In the selection of classifiers, it is understood that in recent years, either CNN-based GNN or DNN architectures have been used. For CNN-based architectures, OpCode sequences need to be converted to images or graphics with different methods, which means extra workload. In this study, a traditional machine learning-based ensemble model is used, and no image transformation, etc., is required. After scanning the OpCode sequences, feature vectors are obtained directly. In terms of performance, the high AUC and Accuracy values obtained by JDroid are better than many studies in the literature.
Conclusion
Today, many researchers are investigating how to stop the rapid growth of Android malware and how to detect it with an effective and efficient classifier. In this study, JDroid, an innovative method that is not affected by obfuscation and uses OpCode sequences for Android malware detection, is proposed. JDroid treats Dalvik OpCodes and Java bytecode sequences as a hybrid and classifies them with an ensemble model. Considering two different OpCode sequences as a hybrid allows the distinguishing aspects of the features from both methods to be used effectively and provides more semantic features about the application. The effectiveness of the model was evaluated by testing with an application pool containing Drebin, Genome, MalDroid2020, CICInvesAndMal2019, and Omer datasets, and 14 thousand applications. Thus, it was shown that the proposed model is robust against applications from different application datasets and has no data dependency. As a result of many comparative tests and analyses carried out by taking into account the factors affecting the model performance, 98.6% accuracy and 99.6% AUC values obtained confirm the effectiveness of JDroid and provide a solid start for future studies.

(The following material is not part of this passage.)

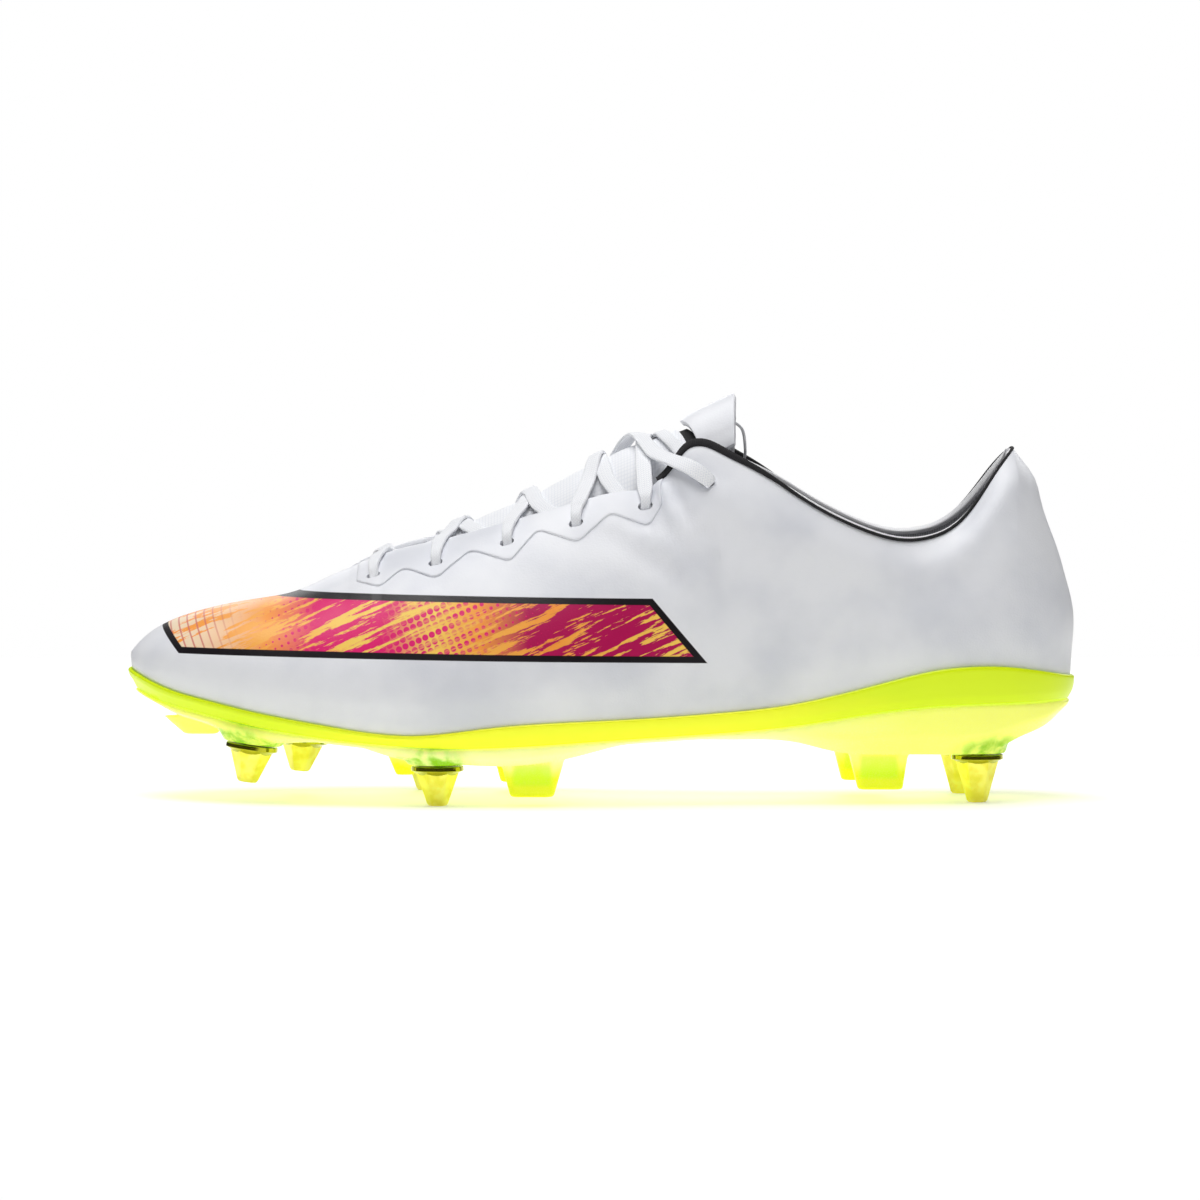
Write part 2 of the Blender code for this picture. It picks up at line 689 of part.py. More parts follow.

In the future, it is planned to work on the constraints given in the 4.4 limitations section. The focus will be on optimizing results and classifier design—the tests will be performed with a larger dataset containing more applications. In addition, with the increase in the number of examples in problem-solving, studies will be carried out on classification with deep learning models. Additionally, designing more complex and technical models with multiple layers that work on a divide-and-conquer basis will be tried in the future. Thus, while higher performances will be achieved, more efficient models will be created.